**AIM OF THE TASK:**
What is wanted is an exact restatement of the lines from the one with "pieces.push(blade);" through the one with "bpy.data.objects.remove(obj)", both included, and of no other lines.

**RAW DATA:**
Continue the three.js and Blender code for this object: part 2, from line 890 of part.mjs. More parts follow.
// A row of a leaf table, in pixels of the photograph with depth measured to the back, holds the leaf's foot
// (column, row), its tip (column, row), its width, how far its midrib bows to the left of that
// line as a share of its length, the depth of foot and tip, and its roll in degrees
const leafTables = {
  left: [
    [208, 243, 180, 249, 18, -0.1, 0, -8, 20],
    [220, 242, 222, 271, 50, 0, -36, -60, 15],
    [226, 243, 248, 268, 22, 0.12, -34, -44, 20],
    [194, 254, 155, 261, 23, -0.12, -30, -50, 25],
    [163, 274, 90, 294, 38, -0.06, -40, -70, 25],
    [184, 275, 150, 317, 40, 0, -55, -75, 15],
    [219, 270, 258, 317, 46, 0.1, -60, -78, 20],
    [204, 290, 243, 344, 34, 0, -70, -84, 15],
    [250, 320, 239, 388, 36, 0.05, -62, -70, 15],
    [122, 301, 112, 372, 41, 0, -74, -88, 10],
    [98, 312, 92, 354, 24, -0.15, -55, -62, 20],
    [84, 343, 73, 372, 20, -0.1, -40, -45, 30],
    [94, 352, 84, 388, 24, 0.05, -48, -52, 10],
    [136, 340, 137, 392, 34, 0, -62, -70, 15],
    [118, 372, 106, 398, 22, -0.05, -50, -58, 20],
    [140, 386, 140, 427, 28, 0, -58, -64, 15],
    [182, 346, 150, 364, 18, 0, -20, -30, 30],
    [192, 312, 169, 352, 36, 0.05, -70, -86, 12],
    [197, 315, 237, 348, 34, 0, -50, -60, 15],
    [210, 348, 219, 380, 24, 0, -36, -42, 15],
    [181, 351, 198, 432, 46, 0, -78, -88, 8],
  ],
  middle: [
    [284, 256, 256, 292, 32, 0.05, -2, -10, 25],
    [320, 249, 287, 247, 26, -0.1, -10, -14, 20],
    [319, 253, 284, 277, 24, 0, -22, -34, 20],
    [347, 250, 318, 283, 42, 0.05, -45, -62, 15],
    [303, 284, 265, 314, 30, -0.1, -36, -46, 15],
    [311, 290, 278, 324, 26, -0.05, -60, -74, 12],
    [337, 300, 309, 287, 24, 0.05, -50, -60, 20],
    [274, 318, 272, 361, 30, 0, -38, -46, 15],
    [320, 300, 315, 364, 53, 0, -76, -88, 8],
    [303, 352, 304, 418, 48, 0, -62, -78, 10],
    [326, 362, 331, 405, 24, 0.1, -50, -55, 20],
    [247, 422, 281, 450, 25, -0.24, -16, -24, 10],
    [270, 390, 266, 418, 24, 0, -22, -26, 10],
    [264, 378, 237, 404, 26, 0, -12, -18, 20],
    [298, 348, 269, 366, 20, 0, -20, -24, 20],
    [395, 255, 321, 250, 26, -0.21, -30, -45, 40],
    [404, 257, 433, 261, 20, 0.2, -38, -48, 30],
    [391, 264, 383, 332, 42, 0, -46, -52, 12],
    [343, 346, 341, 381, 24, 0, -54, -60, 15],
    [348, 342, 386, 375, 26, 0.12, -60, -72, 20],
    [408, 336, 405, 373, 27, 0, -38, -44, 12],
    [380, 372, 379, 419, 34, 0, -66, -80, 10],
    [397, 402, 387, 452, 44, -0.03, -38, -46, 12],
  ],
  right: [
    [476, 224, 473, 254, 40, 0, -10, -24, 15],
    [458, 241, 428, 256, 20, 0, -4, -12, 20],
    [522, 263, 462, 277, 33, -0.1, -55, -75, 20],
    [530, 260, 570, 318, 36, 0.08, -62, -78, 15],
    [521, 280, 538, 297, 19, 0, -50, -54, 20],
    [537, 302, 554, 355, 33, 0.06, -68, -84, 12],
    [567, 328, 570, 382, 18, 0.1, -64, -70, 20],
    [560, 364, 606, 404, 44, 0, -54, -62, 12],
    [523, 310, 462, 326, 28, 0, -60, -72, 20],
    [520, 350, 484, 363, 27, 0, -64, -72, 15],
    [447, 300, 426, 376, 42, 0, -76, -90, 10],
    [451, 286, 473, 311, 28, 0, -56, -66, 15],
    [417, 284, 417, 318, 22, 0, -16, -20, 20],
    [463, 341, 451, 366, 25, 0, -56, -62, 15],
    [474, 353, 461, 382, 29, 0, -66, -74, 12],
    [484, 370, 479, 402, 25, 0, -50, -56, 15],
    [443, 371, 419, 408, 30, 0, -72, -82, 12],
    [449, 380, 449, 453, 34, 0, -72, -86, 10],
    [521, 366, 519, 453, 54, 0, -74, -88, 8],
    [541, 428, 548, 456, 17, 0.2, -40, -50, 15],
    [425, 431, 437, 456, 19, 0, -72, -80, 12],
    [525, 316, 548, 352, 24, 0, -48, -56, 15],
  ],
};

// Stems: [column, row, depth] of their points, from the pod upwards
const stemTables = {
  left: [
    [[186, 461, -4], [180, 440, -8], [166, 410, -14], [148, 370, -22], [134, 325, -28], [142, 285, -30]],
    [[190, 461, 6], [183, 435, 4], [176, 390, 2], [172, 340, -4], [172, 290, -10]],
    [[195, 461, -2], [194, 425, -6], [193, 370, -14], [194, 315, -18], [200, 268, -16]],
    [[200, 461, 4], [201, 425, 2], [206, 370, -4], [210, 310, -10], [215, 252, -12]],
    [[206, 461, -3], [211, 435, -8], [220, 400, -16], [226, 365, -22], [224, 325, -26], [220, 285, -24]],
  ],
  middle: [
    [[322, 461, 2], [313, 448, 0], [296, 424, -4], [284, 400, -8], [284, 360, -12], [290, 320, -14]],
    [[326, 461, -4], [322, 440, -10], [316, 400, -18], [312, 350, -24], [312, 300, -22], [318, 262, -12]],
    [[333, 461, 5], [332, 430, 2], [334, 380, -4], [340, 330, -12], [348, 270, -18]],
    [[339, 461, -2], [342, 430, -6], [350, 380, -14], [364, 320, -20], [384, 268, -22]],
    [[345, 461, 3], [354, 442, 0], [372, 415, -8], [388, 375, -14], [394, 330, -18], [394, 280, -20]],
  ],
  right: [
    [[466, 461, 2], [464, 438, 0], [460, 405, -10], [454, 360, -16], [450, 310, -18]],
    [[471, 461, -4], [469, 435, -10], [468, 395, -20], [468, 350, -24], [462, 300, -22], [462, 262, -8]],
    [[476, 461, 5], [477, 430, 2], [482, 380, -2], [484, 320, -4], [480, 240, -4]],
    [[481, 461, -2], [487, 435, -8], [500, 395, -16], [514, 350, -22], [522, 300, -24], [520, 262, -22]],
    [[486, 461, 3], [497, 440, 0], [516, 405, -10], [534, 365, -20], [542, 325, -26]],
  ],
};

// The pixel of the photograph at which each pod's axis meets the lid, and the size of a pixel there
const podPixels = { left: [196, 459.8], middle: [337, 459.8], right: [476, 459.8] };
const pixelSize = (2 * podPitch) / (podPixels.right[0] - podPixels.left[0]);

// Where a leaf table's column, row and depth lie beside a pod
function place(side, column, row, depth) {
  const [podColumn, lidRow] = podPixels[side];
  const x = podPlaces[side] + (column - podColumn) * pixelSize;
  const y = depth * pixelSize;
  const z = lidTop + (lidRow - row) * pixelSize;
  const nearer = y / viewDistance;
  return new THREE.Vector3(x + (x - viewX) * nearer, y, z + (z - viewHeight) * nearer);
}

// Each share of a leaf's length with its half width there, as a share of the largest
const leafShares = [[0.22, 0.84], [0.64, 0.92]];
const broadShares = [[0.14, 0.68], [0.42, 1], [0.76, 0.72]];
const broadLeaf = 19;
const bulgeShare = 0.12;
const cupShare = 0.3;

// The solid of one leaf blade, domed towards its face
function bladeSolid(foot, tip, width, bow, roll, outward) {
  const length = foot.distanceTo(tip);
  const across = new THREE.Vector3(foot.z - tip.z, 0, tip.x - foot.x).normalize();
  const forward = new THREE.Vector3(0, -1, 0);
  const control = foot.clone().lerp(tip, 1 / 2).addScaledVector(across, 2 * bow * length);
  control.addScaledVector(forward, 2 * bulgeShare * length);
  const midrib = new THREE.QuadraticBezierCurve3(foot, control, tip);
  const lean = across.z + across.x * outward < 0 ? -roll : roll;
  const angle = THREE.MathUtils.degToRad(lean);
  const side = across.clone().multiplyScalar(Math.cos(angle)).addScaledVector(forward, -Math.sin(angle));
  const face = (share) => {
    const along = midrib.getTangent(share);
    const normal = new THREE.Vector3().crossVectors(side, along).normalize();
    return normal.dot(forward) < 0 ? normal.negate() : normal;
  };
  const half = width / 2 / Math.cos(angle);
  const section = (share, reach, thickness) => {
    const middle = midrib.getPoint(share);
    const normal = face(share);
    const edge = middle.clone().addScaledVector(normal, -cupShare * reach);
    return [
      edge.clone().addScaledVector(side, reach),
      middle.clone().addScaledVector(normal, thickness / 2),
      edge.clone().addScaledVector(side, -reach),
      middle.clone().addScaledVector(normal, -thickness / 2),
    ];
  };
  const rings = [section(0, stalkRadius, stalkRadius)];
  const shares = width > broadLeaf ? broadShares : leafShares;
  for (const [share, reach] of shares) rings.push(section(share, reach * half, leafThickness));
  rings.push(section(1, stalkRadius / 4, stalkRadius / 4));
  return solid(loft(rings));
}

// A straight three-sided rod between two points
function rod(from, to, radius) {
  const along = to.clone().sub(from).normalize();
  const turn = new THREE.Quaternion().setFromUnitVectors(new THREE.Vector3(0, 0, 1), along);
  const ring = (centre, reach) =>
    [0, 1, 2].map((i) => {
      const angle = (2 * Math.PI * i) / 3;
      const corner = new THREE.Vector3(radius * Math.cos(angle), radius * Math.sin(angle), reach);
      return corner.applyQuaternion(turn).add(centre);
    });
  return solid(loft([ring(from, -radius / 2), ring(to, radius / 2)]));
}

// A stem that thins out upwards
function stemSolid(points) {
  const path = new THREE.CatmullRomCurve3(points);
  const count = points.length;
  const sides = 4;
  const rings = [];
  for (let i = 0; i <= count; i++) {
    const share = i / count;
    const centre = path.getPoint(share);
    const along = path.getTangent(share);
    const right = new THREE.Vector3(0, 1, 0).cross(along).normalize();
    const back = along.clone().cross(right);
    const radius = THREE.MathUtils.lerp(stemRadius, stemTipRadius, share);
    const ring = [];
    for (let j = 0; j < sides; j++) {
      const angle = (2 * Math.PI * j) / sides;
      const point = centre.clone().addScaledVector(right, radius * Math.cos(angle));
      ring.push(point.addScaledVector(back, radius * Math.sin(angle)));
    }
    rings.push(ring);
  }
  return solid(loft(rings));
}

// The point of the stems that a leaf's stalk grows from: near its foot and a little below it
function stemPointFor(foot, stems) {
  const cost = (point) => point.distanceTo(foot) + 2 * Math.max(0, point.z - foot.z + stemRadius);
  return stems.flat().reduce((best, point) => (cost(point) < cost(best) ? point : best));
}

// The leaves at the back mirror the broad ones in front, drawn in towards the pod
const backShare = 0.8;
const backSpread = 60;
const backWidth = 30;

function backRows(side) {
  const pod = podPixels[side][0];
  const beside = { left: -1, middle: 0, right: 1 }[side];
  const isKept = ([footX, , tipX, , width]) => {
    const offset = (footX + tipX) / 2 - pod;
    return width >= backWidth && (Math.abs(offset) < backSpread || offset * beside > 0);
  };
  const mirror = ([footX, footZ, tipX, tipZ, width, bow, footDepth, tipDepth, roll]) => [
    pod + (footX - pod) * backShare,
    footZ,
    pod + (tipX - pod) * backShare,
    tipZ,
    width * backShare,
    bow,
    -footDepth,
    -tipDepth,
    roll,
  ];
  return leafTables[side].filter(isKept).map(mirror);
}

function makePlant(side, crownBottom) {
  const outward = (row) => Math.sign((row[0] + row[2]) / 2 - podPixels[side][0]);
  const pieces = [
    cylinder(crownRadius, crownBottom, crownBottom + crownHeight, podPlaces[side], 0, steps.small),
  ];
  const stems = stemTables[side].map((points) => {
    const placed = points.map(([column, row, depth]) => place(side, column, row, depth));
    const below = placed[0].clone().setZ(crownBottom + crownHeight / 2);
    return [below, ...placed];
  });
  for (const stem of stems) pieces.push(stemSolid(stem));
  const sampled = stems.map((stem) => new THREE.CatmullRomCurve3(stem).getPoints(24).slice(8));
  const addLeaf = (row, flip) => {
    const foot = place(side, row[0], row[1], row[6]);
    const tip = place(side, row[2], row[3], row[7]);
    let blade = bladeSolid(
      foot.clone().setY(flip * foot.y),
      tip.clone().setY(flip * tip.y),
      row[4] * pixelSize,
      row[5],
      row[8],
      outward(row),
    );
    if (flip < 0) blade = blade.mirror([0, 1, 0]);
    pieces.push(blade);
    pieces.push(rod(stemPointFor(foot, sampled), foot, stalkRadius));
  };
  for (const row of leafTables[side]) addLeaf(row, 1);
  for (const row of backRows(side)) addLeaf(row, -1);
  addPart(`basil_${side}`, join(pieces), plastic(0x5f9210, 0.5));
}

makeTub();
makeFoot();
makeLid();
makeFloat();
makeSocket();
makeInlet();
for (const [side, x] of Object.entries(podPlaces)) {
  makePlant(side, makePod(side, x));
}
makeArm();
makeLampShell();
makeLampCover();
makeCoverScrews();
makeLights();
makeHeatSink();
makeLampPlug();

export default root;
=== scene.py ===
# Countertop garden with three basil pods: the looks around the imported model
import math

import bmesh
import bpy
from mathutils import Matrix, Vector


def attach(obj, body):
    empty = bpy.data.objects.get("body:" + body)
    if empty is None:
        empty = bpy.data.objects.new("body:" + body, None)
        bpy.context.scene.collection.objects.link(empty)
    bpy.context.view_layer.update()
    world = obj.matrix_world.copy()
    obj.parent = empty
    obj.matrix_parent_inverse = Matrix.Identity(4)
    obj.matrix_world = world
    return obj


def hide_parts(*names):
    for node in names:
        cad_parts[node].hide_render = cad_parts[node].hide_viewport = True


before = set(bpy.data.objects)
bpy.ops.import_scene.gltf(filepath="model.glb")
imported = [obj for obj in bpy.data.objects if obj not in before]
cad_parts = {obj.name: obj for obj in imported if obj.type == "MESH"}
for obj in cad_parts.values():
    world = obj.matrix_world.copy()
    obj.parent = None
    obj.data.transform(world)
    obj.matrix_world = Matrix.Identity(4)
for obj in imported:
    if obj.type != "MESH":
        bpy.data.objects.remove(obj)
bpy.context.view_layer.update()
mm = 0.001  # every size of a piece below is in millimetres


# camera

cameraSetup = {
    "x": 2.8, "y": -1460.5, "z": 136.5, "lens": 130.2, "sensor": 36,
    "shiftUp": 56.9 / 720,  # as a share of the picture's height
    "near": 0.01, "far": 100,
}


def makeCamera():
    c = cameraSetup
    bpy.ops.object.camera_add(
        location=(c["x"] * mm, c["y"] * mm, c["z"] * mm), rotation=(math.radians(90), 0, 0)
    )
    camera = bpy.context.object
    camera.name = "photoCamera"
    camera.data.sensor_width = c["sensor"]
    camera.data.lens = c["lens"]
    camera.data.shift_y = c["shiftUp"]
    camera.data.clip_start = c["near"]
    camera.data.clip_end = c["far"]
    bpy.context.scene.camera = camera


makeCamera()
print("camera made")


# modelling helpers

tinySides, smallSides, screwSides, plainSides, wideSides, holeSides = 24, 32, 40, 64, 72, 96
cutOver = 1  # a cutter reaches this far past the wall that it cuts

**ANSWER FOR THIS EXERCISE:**
    pieces.push(blade);
    pieces.push(rod(stemPointFor(foot, sampled), foot, stalkRadius));
  };
  for (const row of leafTables[side]) addLeaf(row, 1);
  for (const row of backRows(side)) addLeaf(row, -1);
  addPart(`basil_${side}`, join(pieces), plastic(0x5f9210, 0.5));
}

makeTub();
makeFoot();
makeLid();
makeFloat();
makeSocket();
makeInlet();
for (const [side, x] of Object.entries(podPlaces)) {
  makePlant(side, makePod(side, x));
}
makeArm();
makeLampShell();
makeLampCover();
makeCoverScrews();
makeLights();
makeHeatSink();
makeLampPlug();

export default root;
=== scene.py ===
# Countertop garden with three basil pods: the looks around the imported model
import math

import bmesh
import bpy
from mathutils import Matrix, Vector


def attach(obj, body):
    empty = bpy.data.objects.get("body:" + body)
    if empty is None:
        empty = bpy.data.objects.new("body:" + body, None)
        bpy.context.scene.collection.objects.link(empty)
    bpy.context.view_layer.update()
    world = obj.matrix_world.copy()
    obj.parent = empty
    obj.matrix_parent_inverse = Matrix.Identity(4)
    obj.matrix_world = world
    return obj


def hide_parts(*names):
    for node in names:
        cad_parts[node].hide_render = cad_parts[node].hide_viewport = True


before = set(bpy.data.objects)
bpy.ops.import_scene.gltf(filepath="model.glb")
imported = [obj for obj in bpy.data.objects if obj not in before]
cad_parts = {obj.name: obj for obj in imported if obj.type == "MESH"}
for obj in cad_parts.values():
    world = obj.matrix_world.copy()
    obj.parent = None
    obj.data.transform(world)
    obj.matrix_world = Matrix.Identity(4)
for obj in imported:
    if obj.type != "MESH":
        bpy.data.objects.remove(obj)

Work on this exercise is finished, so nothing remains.